Winch launching hang glider or paraglider pilots can be dangerous, and pilots and operators use the payout winch at their own risk. Any unauthorised modifications and use other as described by the manufacturer may cause unforeseen changes in the operation of the winch, or create situations in which the life of the pilot may be endangered.


General requirements for a payout winch


Vehicle with towbar

Spare battery, fully charged for rewinding the line

Winch, complete with line, guillotine, and starter motor for rewinding the line


General description of the operation of the payout winch with paragliding


The winch is mounted in one of several configurations described below. The winch is prepared for operation and the guillotine armed, and the line taken out behind the vehicle. The pilot take-off weight is determined, and the tension is set accordingly, which will allow the line to payout at this preset tension. The vehicle then pulls off smoothly, assisting the pilot with the pull-up. Once the glider is above the pilot’s head, the vehicle will accelerate so that the pilot will get airborne. During the launch, the line pays out at the preset tension, allowing the pilot to ascend safely. The winch vehicle can vary its speed as required.

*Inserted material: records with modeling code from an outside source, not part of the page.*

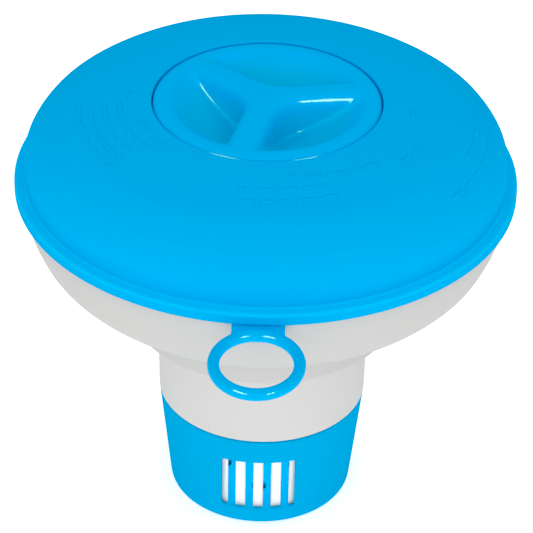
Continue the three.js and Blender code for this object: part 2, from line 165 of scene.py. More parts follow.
def rounded(corners):
    """Closed outline with round corners. Each corner is (r, z) or (r, z, radius)."""
    out = []
    n = len(corners)
    for i, corner in enumerate(corners):
        b = np.array(corner[:2], float)
        if len(corner) < 3 or corner[2] <= 0:
            out.append(tuple(b))
            continue
        a, c = np.array(corners[i - 1][:2], float), np.array(corners[(i + 1) % n][:2], float)
        u, w = a - b, c - b
        lu, lw = np.linalg.norm(u), np.linalg.norm(w)
        u, w = u / lu, w / lw
        half = math.acos(max(-1.0, min(1.0, float(u @ w)))) / 2
        if half > math.radians(89):
            out.append(tuple(b))
            continue
        radius = min(corner[2], 0.48 * min(lu, lw) * math.tan(half))
        reach = radius / math.tan(half)
        centre = b + (u + w) / np.linalg.norm(u + w) * radius / math.sin(half)
        start, end = b + u * reach - centre, b + w * reach - centre
        sweep = math.pi - 2 * half
        steps = max(2, math.ceil(sweep / math.radians(18)))
        side = math.copysign(1, start[0] * end[1] - start[1] * end[0])
        for k in range(steps + 1):
            t = side * sweep * k / steps
            turn = np.array([[math.cos(t), -math.sin(t)], [math.sin(t), math.cos(t)]])
            out.append(tuple(centre + turn @ start))
    return out


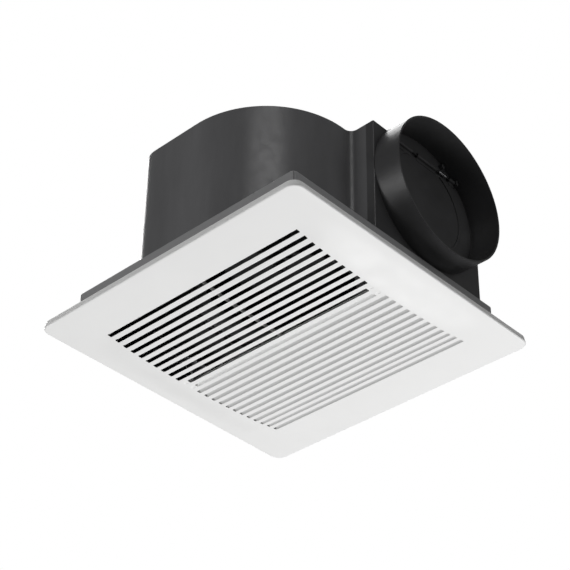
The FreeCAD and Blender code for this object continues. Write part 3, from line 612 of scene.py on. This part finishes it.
# ---- grille panel -------------------------------------------------------------------
PANEL_LOW, PANEL_HIGH = node_box("grille_panel")
HALF = PANEL_HIGH.x
PANEL_CORNER = 11.0
PANEL_WALL = 2.5
RIM_R = 1.6                  # rounding between the face and the sides
RIM_STEPS = 5
SIDE_DRAFT = 1.2             # how far the panel's sides lean in at the ceiling
SIDE_WALL = 2.2
TOP_EASE = 0.3
FOOT_EASE = 0.8              # chamfer between the side and the back of the face
FACE_Z = -7.0
BOW = FACE_Z - PANEL_LOW.z
BOW_REACH = 125.0            # the face is bowed from here to the middle
BOW_FADE_X = (85.0, 125.0)
BOW_FADE_Y = (118.0, 154.0)
SLOT_COUNT = 24
PITCH = 9.66
SLOT_HALF = 118.4            # half the slots' length
SLOT_R = 2.3
FLIP_X = -PITCH              # blades lean towards this line
SHORT_SLOTS = (10, 11)
SHORT_BY = 6.5
BLIND_SLOT = 11              # a groove that doesn't go through
BLIND_LEAN = 0.4
SLATS = (118.92, 117.4)      # half sizes of the slatted field
BLADE_H = 9.0
END_COVER = 2.6              # how far the light half's blades run on past the field
LEAN = math.tan(math.radians(46.0))
CURL_H = 2.44                # height where the blades' curved flanks turn straight
CURL = (0.2, 0.35, 0.75)     # their slope at the face, how it grows, and the slope above CURL_H
LEVELS = (0.0, 0.25, 0.8, 1.6, PANEL_WALL)
BLADE_SINK = 0.1             # how far the blades and the rib run into what they join
BLADE_LEVELS = (PANEL_WALL - BLADE_SINK, 4.5, 6.7, BLADE_H)
BLADE_GAP = 0.02             # between a blade and the slot's wall below it
BLADE_LEAST = 0.3            # least half thickness
EDGE_EASE = 0.25             # rounding of the slots' edges
SIDE_STEPS = 46
ARC_STEPS = 12
SQUARENESS = 5.0             # shape of the slots' ends, 2 is round
DIMPLE_DEPTH = 0.5
DIMPLE_R = (1.1, 2.0)        # its flat floor, and its edge
DIMPLE_RINGS = (0.8, 1.2, 1.6, 2.0, 2.6)
DIMPLE_SIDES = 14
RIB_LOW = 5.0                # how far the rib stands back from the face
RIB_HALF = 0.25
RIB_STEPS = 48
SEAT_LOW = (-9.0, 119.0, -11.7)     # seat of a spring holder
SEAT_HIGH = (9.0, 129.0, -3.5)
RIM_BAND = 5.0               # strip along the panel's edge with no inner points
CORNER_BAND = 6.0
BACK_BAND = 3.0              # how much wider that strip is on the back
SLOT_CLEAR = 1.2             # inner points keep this far from the slots


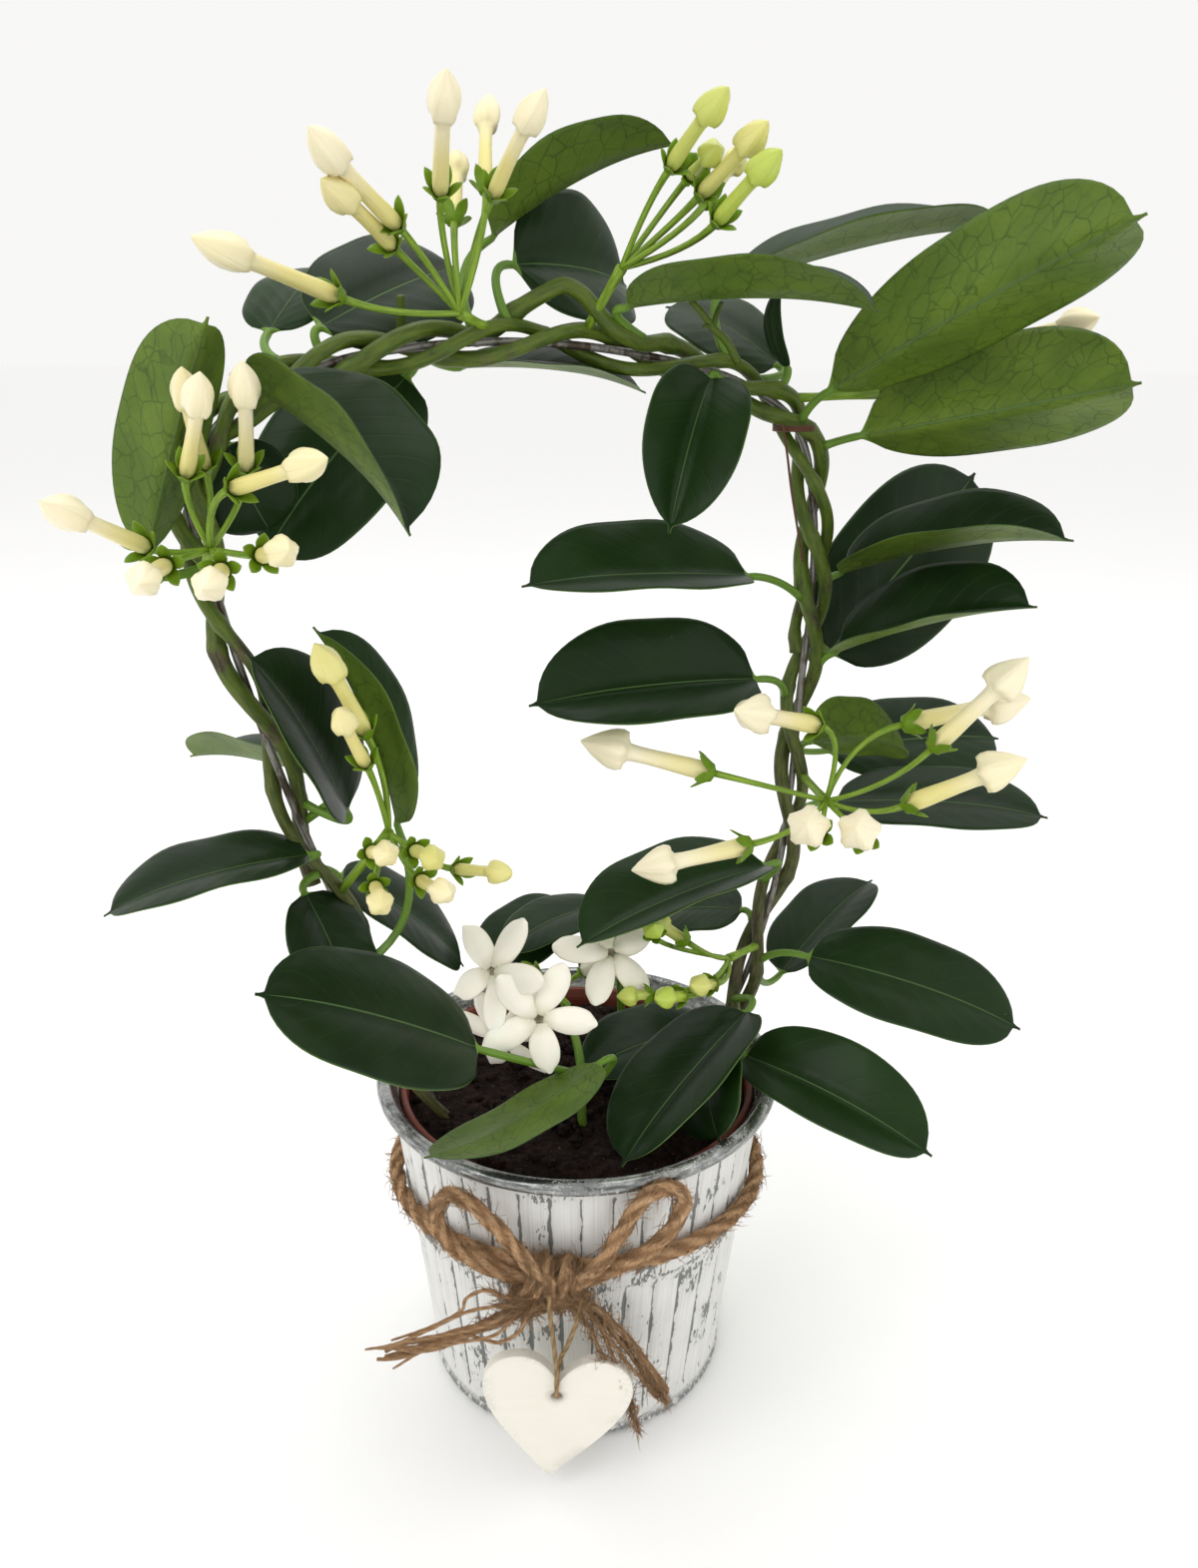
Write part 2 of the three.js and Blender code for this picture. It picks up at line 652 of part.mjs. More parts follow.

At the end of the road, the vehicle will slow down and stop, and the pilot will release. The driver or winch operator will rewind the line.


Setting up the winch


A payout winch can be mounted to a vehicle in a number of different options.


1. Towbar mounting

The simplest system is to mount the winch on the towbar of a vehicle.


Remove the knob of the towbar. Attach the winch via the mounting bolts to the flat plate of the towbar. Be careful to put locking washers between the nut and the plate, so that vibration will not undo the nuts.


2. Raised towbar mounting

By attaching a fitting to the tow bar plate that raises the winch to the desired level (e.g. above window level of a vehicle, or the edge of a pickup (bakkie)), the winch can be visible to the driver inside the vehicle.


It may be necessary to support the top end of the fitting to reduce vibration. The support may be given with a metal bar or a strap.


3. Mounted on an extended towbar fitting to the side

It has become very popular to have the winch in an easily visible place for the driver – to the side of the vehicle. Fitting a horizontal bar to the towbar, which is long enough and strong enough to bear the weight of the winch, and which places the winch on the side of the vehicle, is quite easy.  It might be necessary to support the horizontal bar with a stay to the chassis of the vehicle. The winch can be observed from the window or in the side view mirror of the vehicle.


4. Mounted on a frame on a boat or pickup (bakkie)

The frame should be the correct size for the vehicle or boat. A multi-purpose frame that can be fitted to more than one type of vehicle, can be made. A multi-purpose frame requires one side of the frame to be capable of sliding into the other side. The two pieces are secured with bolts.


The frame is bolted onto the vehicle or boat.


Attach self-sticking rubber protection on the underside of the frame, where it rests on the vehicle.


5. Trailer mounts

       The winch can be mounted in similar ways onto a trailer.


Connecting the battery


Once the winch is mounted on the vehicle, it is necessary to place the spare battery in such a position that the cable leads from the winch can be attached to the battery.


Ensure that the positive cable is connected to the positive pole of the battery. The cable leads attached to the winch are usually marked.


Always ensure that the battery is fully charged at the beginning of the day. Or have a method by which the battery can be recharged during the course of the day.


Alternative battery connections


Dependent on the number of winches performed during the day, it may be necessary to have a second charged battery available, in case the first one runs flat.


It is possible to have a direct connection or charger cable running from the vehicle battery, to re-charge the battery while driving. One can also connect the vehicle battery to the winch in different ways.


In all cases where there is only a positive connected to a battery, the winch must be earthed to the vehicle. Failure to do this could lead to auto-electrical problems with the vehicle.





Operating the rewind button with tension on, may burn out the starter motor.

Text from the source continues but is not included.